Dorothea Rockburne (born 1929) is a Canadian abstract painter, drawing inspiration primarily from her deep interest in mathematics and astronomy. Her work is geometric and abstract, seemingly simple but very precise to reflect the mathematical concepts she strives to concretize. "I wanted very much to see the equations I was studying, so I started making them in my studio," she has said. "I was visually solving equations." Her attraction to Mannerism has also influenced her work.

==Career==
In 1950, Rockburne moved to the United States to attend Black Mountain College, where she studied with mathematician Max Dehn, a lifelong influence on her work. In addition to Dehn, she studied with Franz Kline, Philip Guston, John Cage, and Merce Cunningham. She also met fellow student Robert Rauschenberg. In 1955, Rockburne moved to New York City where she met many of the leading artists and poets of the time. She was influenced by the minimalist dances of Yvonne Rainer and the Judson Dance Theater.

Balance (1985) at the Whitney Museum in 2023.

Throughout her career, she created paintings that expressed mathematical concepts. In 1958, a solo show of her work was critically and financially successful but deemed "not good enough" by Rockburne herself.

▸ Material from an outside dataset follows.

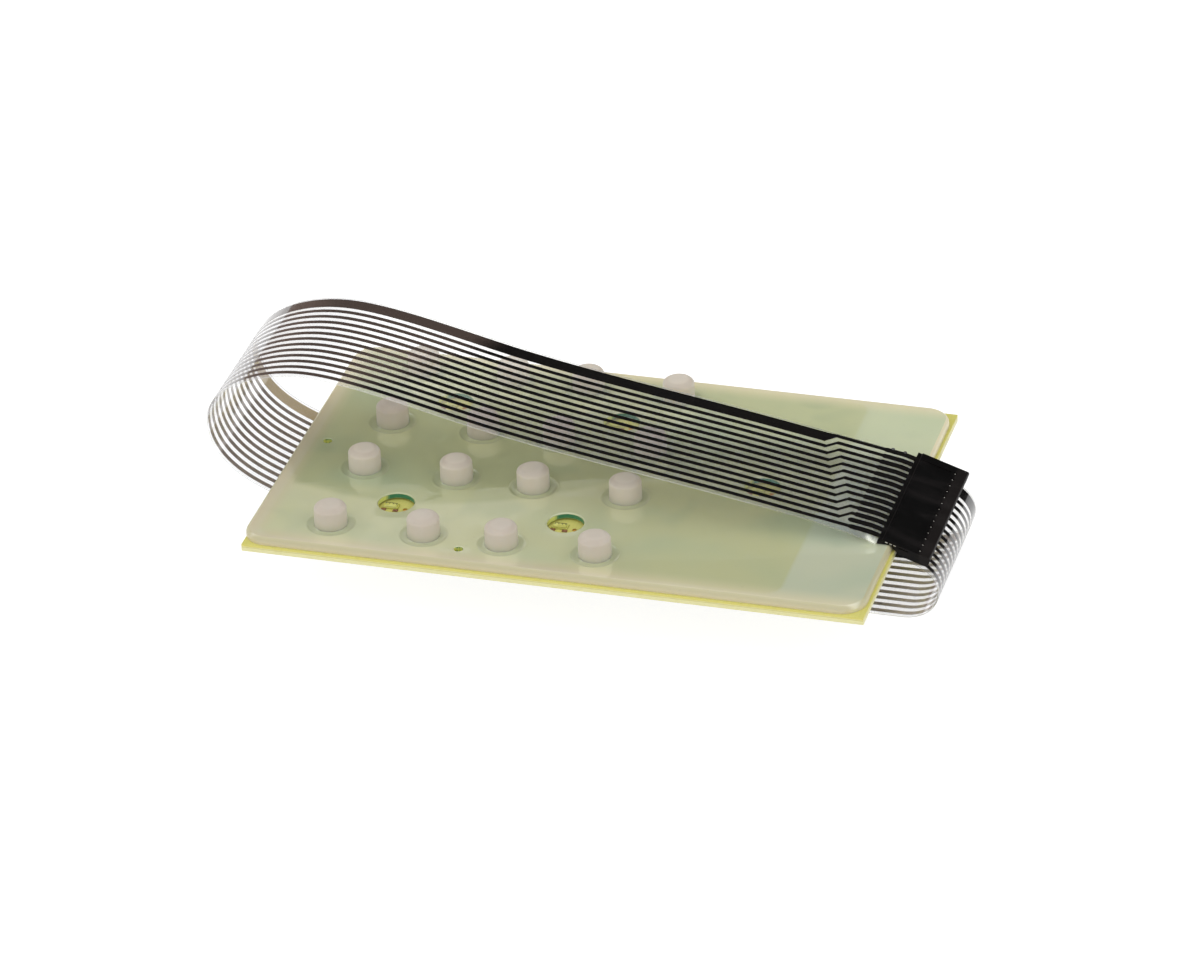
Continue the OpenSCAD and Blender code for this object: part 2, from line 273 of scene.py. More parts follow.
def ring(x, y, r, steps=64):
    """Points of a circle."""
    a = np.arange(steps) * 2 * np.pi / steps
    return np.stack([x + r * np.cos(a), y + r * np.sin(a)], -1)


# Material helpers

class Tree:
    """A new material's nodes."""

    def __init__(self, name):
        self.material = bpy.data.materials.new(name)
        self.material.use_nodes = True
        self.nodes = self.material.node_tree.nodes
        self.links = self.material.node_tree.links
        self.nodes.clear()
        self.out = self.nodes.new("ShaderNodeOutputMaterial")

    def node(self, kind, inputs=None, **settings):
        """A node with its settings, and with values or other nodes' sockets at its inputs."""
        made = self.nodes.new(kind)
        for key, value in settings.items():
            setattr(made, key, value)
        for key, value in (inputs or {}).items():
            socket = made.inputs[key]
            if isinstance(value, bpy.types.NodeSocket):
                self.links.new(value, socket)
            elif np.size(socket.default_value) == 4:
                socket.default_value = (*value[:3], 1)
            else:
                socket.default_value = value
        return made

    def place(self):
        return self.node("ShaderNodeTexCoord").outputs["Object"]

    def coordinates(self):
        """X, Y and Z in millimetres from the board's front left top corner."""
        shift = (BOARD[0] / 2, BOARD[1] / 2, -BOARD_TOP)
        moved = self.node("ShaderNodeVectorMath", {0: self.place(), 1: (1000, 1000, 1000), 2: shift},
                          operation="MULTIPLY_ADD")
        return self.split(moved.outputs[0])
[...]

She did not publicly show her work again for more than a decade, turning her attention to dance and performance art by 1960. Rockburne participated in performances at the Judson Dance Theater and took classes at the American Ballet Theatre. During that time she supported her daughter, Christine, by working as a waitress and a studio manager for her friend Robert Rauschenberg. Bykert Gallery, in New York, which also represented Chuck Close and Brice Marden, began showing her work in 1970.

Rockburne's series of installations, Set Theories, included works such as Intersection, which attempted to merge two of her other pieces of art (Group and Disjunction) to illustrate the mathematical concept of intersection. The series later led to her experimentation with new concepts and materials, such as Gold Section and carbon paper. In 2011, a retrospective exhibition of her work was shown at the Parrish Art Museum in Water Mill, New York, and in 2013, the Museum of Modern Art hosted a solo show of her drawings.

Rockburne is a member of the American Academy of Arts and Letters, National Academy of Design, and The Century Association. In 2016, Rockburne earned a doctorate degree at Bowdoin College. In 2009 Rockburne became an Honorary Vice President of the National Association of Women Artists, the first women's professional fine art organization founded in the United States. She is also a member of the American Abstract Artists.

Rockburne's work was included in the 2021 exhibition Women in Abstraction at the Centre Pompidou.

== Works ==

- Fire Engine Red. 1967. Wrinkle finish paint (oil) on aluminum. University of Michigan Museum of Art, Ann Arbor.
- Scalar. 1971. Chipboard, crude oil, paper and nails. Museum of Modern Art, New York.
- Locus. 1972. Series of six relief etching and aquatints on folded paper. Museum of Modern Art, New York.
- Golden Section Painting #6. 1975. Kraft paper and blue pencil on linen. University of Michigan Museum of Art, Ann Arbor.
- Cosmic Moment, 1997. Reflection hologram, 15 11/16 × 11 11/16 in. J. Paul Getty Museum.
- Triangle, 1978. Vellum paper, varnish, glue, color pencil, ragboard; 42 3/4 x 33 in. Museum of Contemporary Art, Los Angeles.
- F.P.I. 19, 1973. Pen on folded paper, 29 x 40 in. Museum of Contemporary Art, Los Angeles.
- Robe Series, The Descent, 1976. Gesso, varnish, glue, and oil on linen, 55 1/2 × 36 in. Philadelphia Museum of Art.